1. Where separate judgments are rendered and excepted to, the only judgment which requires consideration by this court is that judgment which overruled the demurrers to the petition as finally amended, and to the last amendment. "This is true for the reason that, when the original petition was amended after being demurred to, the questions raised by the first demurrer became moot, and the demurrer became extinct or nugatory, and when the petition as then amended was demurred to and again amended, the second demurrer likewise became extinct or nugatory." Holliday v. Pope, 205 Ga. 301
, 308 (53 S. E. 2d 350); Hunter v. Ogletree, 212 Ga. 38
(89 S. E. 2d 891); Hancock v. Wilson, 214 Ga. 60
(102 S. E. 2d 551).
In the present case, when the amendment to the "redrafted" petition was filed, all of the defendants, with the exception of R. M. Graves, demurred specially to the petition on the ground that it contained a misjoinder of parties defendant and of causes of action. If the defendants wanted to demur specially on the ground of misjoinder, such demurrers should have been filed to the amendment naming them as parties defendant. The amendment to the "redrafted" petition in no wise changed or added to its material allegations, and, therefore, the special demurrers on the grounds of misjoinder were not filed in time and properly should have been dismissed. Tucker v. Howard L. Carmichael & Sons, 208 Ga. 201
, 207 (65 S. E. 2d 909). There was no motion to dismiss, and the trial judge did not, in fact, dismiss these special demurrers, but ruled on the merits, and this being true, the plaintiff waived the time of filing. Mayo v. Owen, 207 Ga. 641
, 642 (63 S. E. 2d 649). The fact that the trial judge ruled on the merits of these special demurrers, rather than dismissing them, can not, however, benefit these defendants.
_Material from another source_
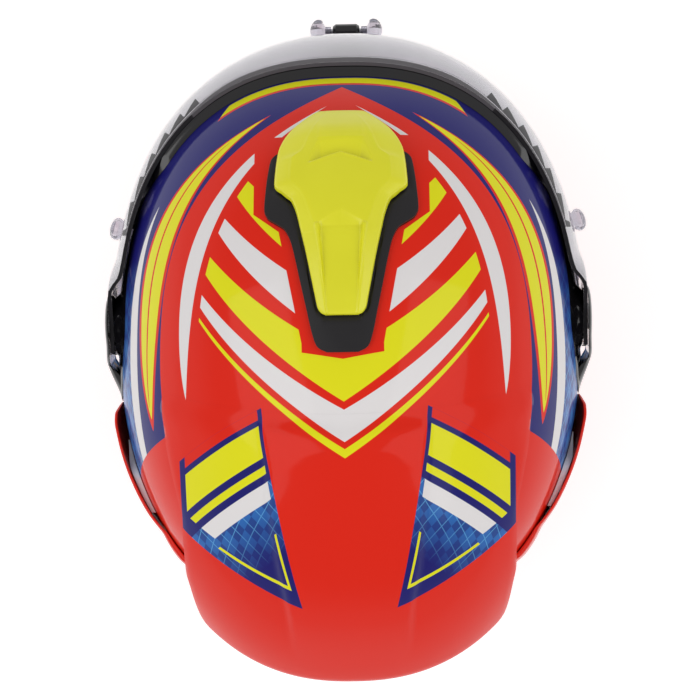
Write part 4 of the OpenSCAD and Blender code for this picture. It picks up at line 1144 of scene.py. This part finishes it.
def make_fins():
    y = np.concatenate([np.arange(31, 42, 0.75), np.arange(42, 98, 1.5), np.arange(98, 124.1, 1.0)])
    wall = FIN_WALL * np.maximum(fin_column(4, y), 0.35)
    outside, inside = [], []
    # Place between the edges, and how much of the wall the rounding takes away there
    for t, cut in ((0.0, 0.55), (0.01, 0.25), (0.03, 0.06), (0.1, 0), (0.3, 0), (0.5, 0), (0.7, 0), (0.85, 0),
                   (0.95, 0), (0.975, 0.03), (0.99, 0.16), (1.0, 0.42)):
        z = mix(*fin_edges(y), t)
        x = fin_inner(y, z)
        outside.append(points(x + wall * (1 - cut), y, z))
        if t in (0.0, 0.3, 0.5, 0.7, 0.95, 1.0):
            inside.append(points(x + wall * (0.25 if t == 1.0 else 0), y, z))
    fin = swept("side_fin_left_scoop", np.stack(outside + inside[::-1], 1), sharp=50)
    place_pair(fin, "shell_paint", [FIN_PAINT], "side_fin_left")


def make_ducts():
    """Pale clear louvre between the shell and the fin. It rises towards the rim at the rear."""
    y = np.linspace(52, 92, 32)
    low = WIDEST_Z + 16 + (y - 52) * 0.12
    corners = []
    for z in (low, low + 2.4 + 6.8 * ease((y - 60) / 12)):
        near = side_x(y, z, 0) + SEAT
        far = mix(near + 0.5, fin_inner(y, z) - 0.4, ease((y - 50) / 18))
        corners += [points(near, y, z), points(far, y, z)]
    duct = swept("exhaust_duct_left_louvre", np.stack([corners[k] for k in (0, 1, 3, 2)], 1))
    place_pair(rounded(duct, 0.5, 3), "clear_plastic", [DUCT_CLEAR], "exhaust_duct_left")


def make_pivot_bases():
    """Black plate on the shell: a raised ring under the visor's ear, and a thin strip that runs on from
    the eyeport's gasket to the pod."""
    h, y = column(0, 1, 25), row(30, -62, 93)
    top = mix(163.5, 147.0, ease((y + 8) / 38)) - 9 * ease((y - 22) / 8)
    foot = mix(150.0, 118.0, ease((y + 52) / 24)) + 16 * ease((y - 2) / 26)
    z = mix(foot, top, h)
    x = side_x(y, z, 0)
    near = np.hypot(y - PIVOT_Y, z - PIVOT_Z)
    strip = 0.85 * np.minimum(1, np.minimum(ease((1 - h) / 0.1), ease(h / 0.1)) * 0.9 + 0.1)
    height = mix(strip, np.maximum(EAR_INNER - SEAT - x, strip), ease((17.5 - near) / 3))
    plate = between("pivot_base_left_plate", points(x + height, y, z), points(x + 0.06, y, z), sharp=50)
    place_pair(plate, "black_gloss", [GLOSS_BLACK], "pivot_base_left")


def make_pods():
    """Cap over the visor's pivot: a drop with a rounded rim and a shallow grip groove."""
    pod_inner = HUB_TOP + SEAT
    turns = np.arange(0, 360, 3.0)
    s = np.array([1, 0.985, 0.96, 0.93, 0.9, 0.85, 0.8, 0.76, 0.7, 0.64, 0.6, 0.56, 0.45, 0.34, 0.22, 0.1])[:, None]
    full = 17 + (42 - 17) * np.maximum(0, cos(turns + 16)) ** 7
    ring = EAR_RADIUS + 3
    far = np.where(s > 0.8, s * full, np.minimum(s * full, ring + (s - 0.76) * 10))
    y, z = PIVOT_Y + far * cos(turns), PIVOT_Z + far * sin(turns)
    groove = 0.7 * ease((s - 0.54) / 0.04) * ease((0.68 - s) / 0.04)
    face = (mix(pod_inner + 2, side_x(y, z, 2), ease((far - 19) / 20)) - 1.2 * s**4 * ease((s - 0.7) / 0.3)
            - groove - 0.7 * ease((s - 0.93) / 0.07) ** 2)
    rear = mix(pod_inner, side_x(y, z, SEAT), ease((far - ring - 1.5) / 6))
    pod = between("side_pod_left_cap", points(rear, y, z), points(np.maximum(face, rear + 0.4), y, z),
                  closed=True, poles=[(pod_inner, PIVOT_Y, PIVOT_Z), (pod_inner + 2, PIVOT_Y, PIVOT_Z)], sharp=50)
    place_pair(pod, "black_gloss", [GLOSS_BLACK], "side_pod_left")


def turned(name, profile, centre, axis, sides=20):
    """Cut glass shape round a level axis. profile has rows of distance along it, radius and depth of the facets."""
    axis, up = np.array(axis, float), np.array((0.0, 0.0, 1.0))
    aside = np.cross(up, axis)
    turn = np.arange(sides) * (360.0 / sides)
    around = cos(turn)[:, None] * up + sin(turn)[:, None] * aside
    odd = np.arange(sides)[:, None] % 2
    rings = [np.array(centre) + axis * far + (radius - cut * odd) * around for far, radius, cut in profile]
    return swept(name, np.array(rings), sharp=12)


def make_knobs():
    """Clear faceted knobs beside the roller, each with a neck that the pin runs into."""
    profile = [
        (4.05, 0.3, 0), (4.05, 1.25, 0), (0, 1.25, 0), (0, 2.4, 0), (3.2, 2.4, 0), (4, 4.2, 0.1), (5, 5.9, 0.3),
        (6.3, 6.5, 0.5), (7.8, 6.5, 0.5), (9.2, 5.8, 0.4), (10.4, 4.6, 0.3), (11.3, 3.1, 0.1), (11.9, 1.4, 0),
        (12, 0.3, 0)]
    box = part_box("lift_knobs")
    middle_y, middle_z = ((box[0][k] + box[1][k]) / 2 / MM for k in (1, 2))
    knob = turned("lift_knob_left", profile, (8.5, middle_y - SHIFT, middle_z), (1, 0, 0))
    place_pair(knob, "clear_plastic", [KNOB_CLEAR], "lift_knobs", body="visor")


def make_posts():
    """Clear faceted posts on the visor that hold tear-off films."""
    profile = [(0, 4.4, 0), (0.9, 5.3, 0.2), (2.2, 6.2, 0.4), (3.6, 6.3, 0.5), (4.9, 5.7, 0.4), (5.9, 4.6, 0.3),
               (6.6, 3.1, 0.1), (7, 1.2, 0)]
    angle, height = 19.5, WIDEST_Z + 12
    spot, ahead = visor_skin(angle, height, 0), visor_skin(angle + 4, height, 0)
    turn = math.atan2(ahead[0] - spot[0], spot[1] - ahead[1])
    out = np.array([math.cos(turn), math.sin(turn), 0])
    post = turned("tear_off_post_left", profile, spot + out * SEAT, out)
    place_pair(post, "clear_plastic", [KNOB_CLEAR], "tear_off_posts", body="visor")


# Chin strap
def curve_through(route, per=6):
    """Catmull-Rom curve through points in one plane."""
    p = np.asarray(route, float)
    p = np.concatenate([[2 * p[0] - p[1]], p, [2 * p[-1] - p[-2]]])
    t = np.linspace(0, 1, per, endpoint=False)[:, None]
    parts = [
        0.5 * (2 * p[i] + (p[i + 1] - p[i - 1]) * t + (2 * p[i - 1] - 5 * p[i] + 4 * p[i + 1] - p[i + 2]) * t**2
               + (3 * p[i] - p[i - 1] - 3 * p[i + 1] + p[i + 2]) * t**3)
        for i in range(1, len(p) - 2)]
    return np.concatenate(parts + [p[-2:-1]])


def strap(name, route):
    """Flat webbing along a path in one plane, with rounded selvedges."""
    path = curve_through(route)
    ahead = np.gradient(path, axis=0)
    ahead /= np.linalg.norm(ahead, axis=1)[:, None]
    normal = points(ahead[:, 1], -ahead[:, 0])
    corner = [(1, 0.3), (0.985, 0.48), (0.94, 0.5), (0.9, 0.44)]
    face = corner + [(-v, h) for v, h in corner[::-1]]
    rings = []
    for v, h in face + [(-v, -h) for v, h in face]:
        x, z = (path + normal * h * STRAP_WALL).T
        rings.append(points(x, STRAP_Y + v * STRAP_WIDTH / 2, z))
    return swept(name, np.stack(rings, 1), sharp=60)


def strap_drop():
    """The way down from the anchor, past the cheek pad."""
    depth = -(SHELL_WALL + STRAP_GAP + STRAP_WALL / 2)
    turn = float(side_x(STRAP_Y, CHEEK_LOW, depth))
    return [(float(side_x(STRAP_Y, z, depth)), z) for z in (66, 56, 46, 36, 26)] + [
        (turn, CHEEK_LOW + 1), (turn - 3.5, CHEEK_LOW - 3.8), (turn - 9.5, CHEEK_LOW - 6.4), (turn - 19, STRAP_LOW)]


def bow(x, z, radius, *degrees):
    return [(x + radius * math.cos(b), z + radius * math.sin(b)) for b in np.radians(range(*degrees))]


def make_straps():
    """The left half holds the D rings in a loop, and the right half ends in a fold."""
    x, z = RING_HINGE_X, RING_HINGE_Z
    loop = bow(x, z, LOOP_RADIUS + STRAP_WALL / 2, 60, 301, 24)
    route = strap_drop() + [(x + 9.5, z + 1.9)] + loop + [(x + 7, z - 3.4), (x + 14, z - 2.9)]
    place(strap("strap_left_webbing", route), "webbing", [STRAP_WEB], "strap_left")
    fold, bend = STRAP_WALL / 2 + 0.2, x - 8
    low = STRAP_LOW - 2 * fold
    turn = bow(bend, STRAP_LOW - fold, fold, 90, 271, 36)
    route = strap_drop() + [(x + 2, STRAP_LOW)] + turn + [(bend + 17, low), (bend + 34, low)]
    right = strap("strap_right_source", route)
    place(mirrored("strap_right_webbing", right), "webbing", [STRAP_WEB], "strap_right")
    bpy.data.objects.remove(right)


def make_pull_tabs():
    half, wall, lean = 6, 1, 0.178
    y = np.linspace(-24, -50, 27)
    x = np.interp(-y, (24, 30, 38, 50), (84, 84, 84.5, 85))
    top = CHEEK_LOW - smooth([(24, -3), (30, -3.3), (38, -1.5), (50, 1)], -y)
    rings = []
    for v, h in ((-1, -0.15), (-0.9, 0), (0.9, 0), (1, -0.15), (1, -0.85), (0.9, -1), (-0.9, -1), (-1, -0.85)):
        rings.append(points(x + v * half, y, top - lean * v * half + h * wall))
    tab = swept("pull_tab_left_tape", np.stack(rings, 1), sharp=60)
    place_pair(tab, "pull_red", [PULL_WEB], "pull_tab_left")


for make in (
        make_shell, make_trim, make_gasket, make_visor, make_visor_print, make_liner, make_crown_pad,
        make_chin_liner, make_cheek_pads, make_neck_roll, make_breath_guard, make_chin_curtain, make_vent_frame,
        make_vent_cover, make_spoiler, make_fins, make_ducts, make_pivot_bases, make_pods, make_knobs, make_posts,
        make_straps, make_pull_tabs):
    make()

# Parts that keep their CAD shape, with the materials they take
for material, nodes in (
        (SATIN_BLACK, "rear_grille chin_vent_frame chin_vent_shutter latch_catch"), (SCREEN, "chin_vent_mesh"),
        (STEEL, "pivot_hub_left pivot_hub_right pivot_screws latch_pin strap_anchors d_rings"),
        (GLOSS_BLACK, "latch_roller")):
    for node in nodes.split():
        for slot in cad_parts[node].material_slots:
            slot.material = material


# Floor, backdrop, light and camera
def make_stage():
    mesh = bpy.data.meshes.new("floor")
    half, low, dim = 6.0, -0.0005, 0.56
    corners = [(p * half, q * half, low) for p, q in ((-1, -1), (1, -1), (1, 1), (-1, 1))]
    mesh.from_pydata(corners, [], [(0, 1, 2, 3)])
    floor = added("floor", mesh)
    look = Look("floor_card", (0.8, 0.8, 0.8), 0.9, Specular_IOR_Level=0.0)
    rays = look.node("ShaderNodeLightPath").outputs
    seen, glossy, through = (Signal(look.tree, rays[kind]) for kind in (
        "Is Camera Ray", "Is Glossy Ray", "Is Transmission Ray"))
    glow = seen.higher(glossy).higher(through) * dim
    look.fill(look.shader, Emission_Strength=glow, Emission_Color=(1, 1, 1, 1))
    mesh.materials.append(look.material)

    world = bpy.data.worlds.new("studio")
    world.use_nodes = True
    tree = world.node_tree
    back = tree.nodes["Background"]
    back.inputs["Color"].default_value = (1, 1, 1, 1)
    split = tree.nodes.new("ShaderNodeSeparateXYZ")
    tree.links.new(tree.nodes.new("ShaderNodeTexCoord").outputs["Generated"], split.inputs[0])
    rise = Signal(tree, split.outputs[2]).ramp(0.06, 0.3)
    feed(tree, back.inputs["Strength"], 1.0 - rise * rise * (3.0 - rise * 2.0) * dim)
    bpy.context.scene.world = world


def make_lamp(name, spot, power, aim=(0, 0, 0.15), size=(2.4, 1.3)):
    lamp = bpy.data.lights.new(name, "AREA")
    lamp.shape, lamp.energy = "RECTANGLE", power
    lamp.size, lamp.size_y = size
    obj = added(name, lamp)
    obj.location = spot
    obj.rotation_euler = (Vector(aim) - Vector(spot)).to_track_quat("-Z", "Y").to_euler()


def make_camera():
    """The photograph looks down on the crown, with the front at the top of the picture."""
    lean, side, roll = math.radians(5.0), math.radians(-1.5124), math.radians(0.9524)
    target, distance = Vector((0, SHIFT * MM, 0.12)), 1.4
    back = Vector((math.sin(side), math.sin(lean) * math.cos(side), math.cos(lean) * math.cos(side)))
    up = Vector((0, -1, 0))
    up = (up - back * up.dot(back)).normalized()
    right = up.cross(back)
    up, right = up * math.cos(roll) + right * math.sin(roll), right * math.cos(roll) - up * math.sin(roll)
    camera = bpy.data.cameras.new("camera")
    camera.lens, camera.sensor_width = 131.5, 36
    camera.shift_x, camera.shift_y = 0.0002, -0.01103
    camera.clip_start = 0.05
    obj = added("camera", camera)
    turn = Matrix((right, up, back)).transposed().to_4x4()
    obj.matrix_world = Matrix.Translation(target + back * distance) @ turn
    bpy.context.scene.camera = obj


make_stage()
make_lamp("left_window", (1.35, 0.45, 1.75), 15)
make_lamp("right_window", (-1.45, 0.45, 1.65), 13)
make_camera()
bpy.context.scene.view_settings.view_transform = "Standard"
"There is no misjoinder of parties or of causes of action, even if the petition concerns things of a different nature against several defendants whose rights are distinct, if it sets forth one connected interest among them all, centering in the point in issue in the case." Hermann v. Mobley, 172 Ga. 380 (3)
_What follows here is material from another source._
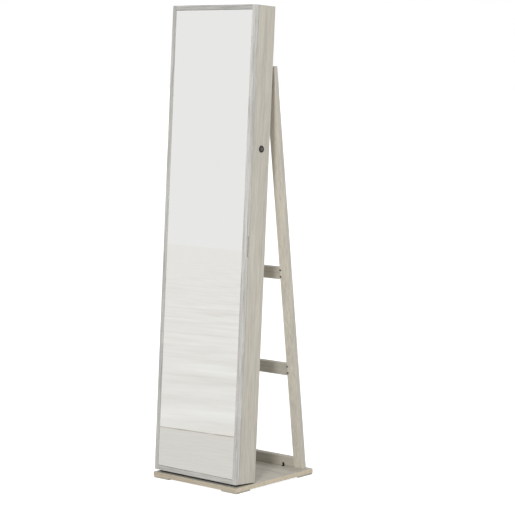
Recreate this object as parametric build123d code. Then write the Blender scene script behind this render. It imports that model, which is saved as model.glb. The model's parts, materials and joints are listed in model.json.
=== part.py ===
from build123d import *
import os
from math import cos, radians, sin, tan

# Jewelry armoire: a narrow mirror cabinet that leans back on a square base,
# held up by a ladder frame behind it.
# Row frame: origin under the middle of the base, +Z up, the mirror faces -Y.
# Cabinet frame: x across, y back from the door's face, z up along the lean.
# Stand frame: x across, y back from the frame's rear face, z up along the legs.

# ---------------------------------------------------------------- driving sizes
OVERALL_HEIGHT = 1570.0
BASE_SIDE = 380.0
BASE_CORNER_R = 2.5
BASE_THICK = 15.0
FOOT_SIDE = 68.0
FOOT_THICK = 5.0
FOOT_INSET = 1.5

CABINET_WIDTH = 371.0
CABINET_DEPTH = 93.0
CABINET_FRONT_Y = -188.0
CABINET_LEAN = 4.4
REAR_LIFT = 2.5
BOARD = 12.0
BACK_BOARD = 4.0
LINING = 2.2
SEAM = 1.0
EASE = 0.8

DOOR_THICK = 15.0
STILE_WIDTH = 15.0
RAIL_WIDTH = 15.0
RABBET = 5.0
GLASS_SET = 1.5
GLASS_THICK = 3.0
DOOR_LINING = 3.0

STAND_LEAN = 5.5
STAND_REAR_Y = 174.0
LEG_OUTER_X = 173.0
LEG_WIDTH = 39.0
LEG_THICK = 17.5
LEG_LENGTH = 1358.0
RAIL_HEIGHT = 40.0
RAIL_BOTTOMS = (-4.0, 323.0, 652.0)

SHELF_THICK = 9.0
SHELF_FRONT = 49.0
SHELF_TOPS = (1199.0, 969.0, 709.0, 489.0, 259.0)

HINGE_HEIGHTS = (130.0, 773.0, 1417.0)
HINGE_TALL = 50.0
KNUCKLE_R = 2.5
PIN_R = 1.2
PIN_PLAY = 0.05
LEAF_THICK = 1.1
LEAF_REACH = 10.0

LOCK_Y = 54.0
LOCK_Z = 1086.0
CATCH_HEIGHTS = (330.0, 1330.0)
NOTCH_Z = 772.0
NOTCH_TALL = 67.0
NOTCH_FRONT, NOTCH_BACK = 9.0, 12.0
NOTCH_DEEP = 6.0

# ---------------------------------------------------------------- derived sizes
BASE_TOP = FOOT_THICK + BASE_THICK
lean = radians(CABINET_LEAN)
FRONT_BOTTOM_Z = BASE_TOP + REAR_LIFT + CABINET_DEPTH * sin(lean)
CABINET_HEIGHT = (OVERALL_HEIGHT - FRONT_BOTTOM_Z) / cos(lean)
HALF = CABINET_WIDTH / 2
INNER = HALF - BOARD
CASE_FRONT = DOOR_THICK + SEAM
BACK_FRONT = CABINET_DEPTH - BACK_BOARD
LINING_FRONT = BACK_FRONT - LINING
INNER_TOP = CABINET_HEIGHT - BOARD
HINGE_X = -HALF - 1.5
HINGE_Y = DOOR_THICK + SEAM / 2
LEG_INNER_X = LEG_OUTER_X - LEG_WIDTH


# ---------------------------------------------------------------- helpers
def block(x0, x1, y0, y1, z0, z1, ease=0.0):
    """Box between two corners, with its edges eased by a small radius."""
    solid = Pos((x0 + x1) / 2, (y0 + y1) / 2, (z0 + z1) / 2) * Box(x1 - x0, y1 - y0, z1 - z0)
    if ease:
        solid = fillet(solid.edges(), ease)
    return solid


def rod_x(y, z, x0, x1, radius):
    """Round bar along x."""
    return Pos((x0 + x1) / 2, y, z) * Rot(0, 90, 0) * Cylinder(radius, x1 - x0)


def rod_y(x, z, y0, y1, radius):
    """Round bar along y."""
    return Pos(x, (y0 + y1) / 2, z) * Rot(90, 0, 0) * Cylinder(radius, y1 - y0)


def rod_z(x, y, z0, z1, radius):
    """Round bar along z."""
    return Pos(x, y, (z0 + z1) / 2) * Cylinder(radius, z1 - z0)


def side_profile(points, x0, x1):
    """Prism along x over an outline given as (y, z) points."""
    outline = make_face(Polyline(*[(x0, y, z) for y, z in points], close=True))
    return extrude(outline, amount=x1 - x0, dir=(1, 0, 0))


def in_cabinet(shape):
    """Move a shape from the cabinet frame to the row frame."""
    return Location((0, CABINET_FRONT_Y, FRONT_BOTTOM_Z), (-CABINET_LEAN, 0, 0)) * shape


def in_stand(shape):
    """Move a shape from the stand frame to the row frame."""
    return Location((0, STAND_REAR_Y, BASE_TOP), (STAND_LEAN, 0, 0)) * shape


def save(name, solids):
    """Write one node: a solid, or several separate solids as a group."""
    if isinstance(solids, list):
        solids = Compound(children=solids)
    export_step(solids, os.path.join("parts", name + ".step"))


def cabinet_back_y(z):
    """Row y of the cabinet's back face at height z."""
    rear_y = CABINET_FRONT_Y + CABINET_DEPTH * cos(lean)
    rear_z = BASE_TOP + REAR_LIFT
    return rear_y + (z - rear_z) * tan(lean)


def leg_front_y(z):
    """Row y of the stand's front face at height z."""
    slope = radians(STAND_LEAN)
    return STAND_REAR_Y - LEG_THICK / cos(slope) - (z - BASE_TOP) * tan(slope)


# ---------------------------------------------------------------- base
def base_plate():
    plate = Pos(0, 0, FOOT_THICK + BASE_THICK / 2) * Box(BASE_SIDE, BASE_SIDE, BASE_THICK)
    plate = fillet(plate.edges().filter_by(Axis.Z), BASE_CORNER_R)
    return fillet(plate.faces().filter_by(Axis.Z).edges(), EASE)


def foot_pad(side_x, side_y):
    edge = BASE_SIDE / 2 - FOOT_INSET
    centre = edge - FOOT_SIDE / 2
    pad = Pos(side_x * centre, side_y * centre, FOOT_THICK / 2) * Box(FOOT_SIDE, FOOT_SIDE, FOOT_THICK)
    return fillet(pad.edges().filter_by(Axis.Z), BASE_CORNER_R - FOOT_INSET)


def tilt_wedge():
    """Tapered board that fills the gap under the case, clear of the door."""
    front, rear, inset = 16.0, CABINET_DEPTH - 6.0, 12.0
    points = []
    for depth in (front, rear):
        y = CABINET_FRONT_Y + depth * cos(lean)
        points.append((y, FRONT_BOTTOM_Z - depth * sin(lean)))
    outline = [(points[0][0], BASE_TOP), points[0], points[1], (points[1][0], BASE_TOP)]
    return side_profile(outline, -HALF + inset, HALF - inset)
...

(158 S. E. 38); Goodroe v. C. L. C. Thomas Warehouse, 185 Ga. 399
(195 S. E. 199); Grant v. Hart, 192 Ga. 153
, 155 (14 S. E. 2d 860); Lyle v. Keehn, 195 Ga. 508
, 514 (24 S. E. 2d 655); Briarcliff, Inc. v. Kelley, 198 Ga. 390
, 395 (31 S. E. 2d 586); Williamon v. Williamon, 209 Ga. 494
, 495 (3) (74 S. E. 2d 71).
The petition having stated a cause of action against all of the defendants, the special demurrers on the ground of misjoinder were properly overruled, since the petition set forth a connected interest of all of the defendants in the main issue set forth.
It was not error to overrule the general demurrers of the defendants, and the written motion to dismiss in the nature of a general demurrer. The petition clearly having stated a cause of action, no error or abuse of discretion is shown in the order appointing a receiver. Code 55-305; Crockett v. Wilson, 184 Ga. 539 (192 S. E. 19).
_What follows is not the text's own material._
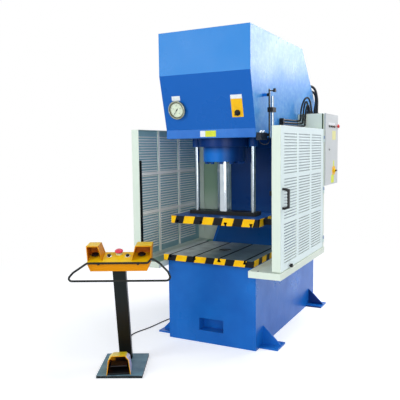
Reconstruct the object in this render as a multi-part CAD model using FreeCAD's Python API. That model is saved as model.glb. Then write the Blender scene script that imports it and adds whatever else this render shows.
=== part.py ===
import FreeCAD, Part
import math
import os

# A C-frame hydraulic press with a four-slot table, a guided platen, swing guards, an electrical cabinet
# and a free-standing two-hand control pedestal. Millimetres. +X is the operator's right, +Y the rear and
# +Z up. The origin is the centre of the four floor anchor holes, on the floor.

V = FreeCAD.Vector
tube_sides = 8

# --- Frame ---------------------------------------------------------------------------------------
overall_height = 2700.0
frame_width = 846.0
base_length = 1740.0
side_plate = 25.0
base_plate = 20.0
table_seat = 30.0
throat_depth = 1040.0
throat_bevel_run = 142.0
throat_bevel_rise = 163.0
throat_top_bevel = 90.0
throat_plate = 12.0
head_underside = 1806.0
head_plate = 40.0
head_overhang = 100.0
cover_sheet = 5.0
cover_setback = 11.0
cover_lip_height = 74.0
cover_break_height = 535.0
top_length = 1277.0
rear_shoulder = 2205.0
top_sheet = 8.0
rear_sheet = 6.0
rear_louvre_rows = 9
rear_louvre_pitch = 42.0
rear_louvre_width = 300.0
rear_louvre_height = 14.0
pocket_width = 235.0
pocket_height = 112.0
pocket_floor = 110.0
pocket_depth = 90.0
pocket_sheet = 4.0

foot_reach = 165.0
foot_length = 200.0
foot_plate = 15.0
foot_inset = 80.0
gusset_height = 170.0
gusset_plate = 15.0
anchor_hole_radius = 11.0
anchor_reach = 115.0
anchor_from_foot_end = 45.0

# --- Table, platen and ram -----------------------------------------------------------------------
table_width = 850.0
table_length = 770.0
table_thickness = 54.0
table_top = 787.0
table_overhang = 75.0
slot_pitch = 238.0
slot_throat = 18.0
slot_throat_depth = 16.0
slot_head_width = 30.0
slot_head_depth = 14.0
centre_hole_radius = 40.0
centre_recess_radius = 57.0
centre_recess_depth = 10.0
seat_hole_radius = 55.0
daylight = 262.0
ram_line = 310.0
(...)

On February 29, 1956, the general demurrer of the defendant R. M. Graves was sustained "with leave for the plaintiff to amend the petition within 15 days from this date." No amendment was filed within the 15-day period, and no further order was entered by the court prior to an amendment filed to the petition on March 22, 1956. To this amendment R. M. Graves filed a general demurrer and motion to dismiss.
" 'Where the court sustains any or all demurrers to pleading, and allows time for the filing of an amendment, such judgment or order shall not be subject to exception or review, but the court shall render a judgment on the sufficiency of the pleadings after the expiration of the time allowed for amendment which shall supersede the judgment allowing time for amendment.' Ga. L. 1952, p. 243 (Code, Ann. Supp., 81-1001). The trial court having rendered no judgment on the sufficiency of the pleadings after the expiration of the time allowed for amendment, and after the amendment filed by the plaintiff, the ruling on the demurrers here excepted to can not be reviewed in this court. Myers v. Grant, 212 Ga. 182
(91 S. E. 2d 335); Adams v. Ricks, 91 Ga. App. 494
, 498 (86 S. E. 2d 329); Norton v. Hamilton, 92 Ga. App. 2
(87 S. E. 2d 442)." Jacoby v. Jacoby, 212 Ga. 295
(92 S. E. 2d 7).
The defendant R. M. Graves having failed to apply for and procure a final order of dismissal prior to the amendment which was later offered, and to which he again demurred, he will not now be heard to complain of his own failure to apply for a proper formal order of dismissal as to him. Particularly is this true since the plaintiff could not except to the original order until a final order of dismissal was entered.
To the petition as finally amended, the defendant R. M. Graves filed only a general demurrer, wherein it is stated that he "renews each and every ground of his general and special demurrers heretofore filed." He did not file any special demurrer attacking the petition on the grounds of misjoinder of parties defendant or causes of action, and questions as to misjoinder or nonjoinder can not be made by general demurrer. Farmers & Merchants Bank of Manchester v. Gibson, 211 Ga. 270
(85 S. E. 2d 513). The ruling heretofore made as to the sufficiency of the petition, as amended, to state a cause of action for the relief sought, is applicable to this defendant.
Judgment affirmed. All the Justices concur.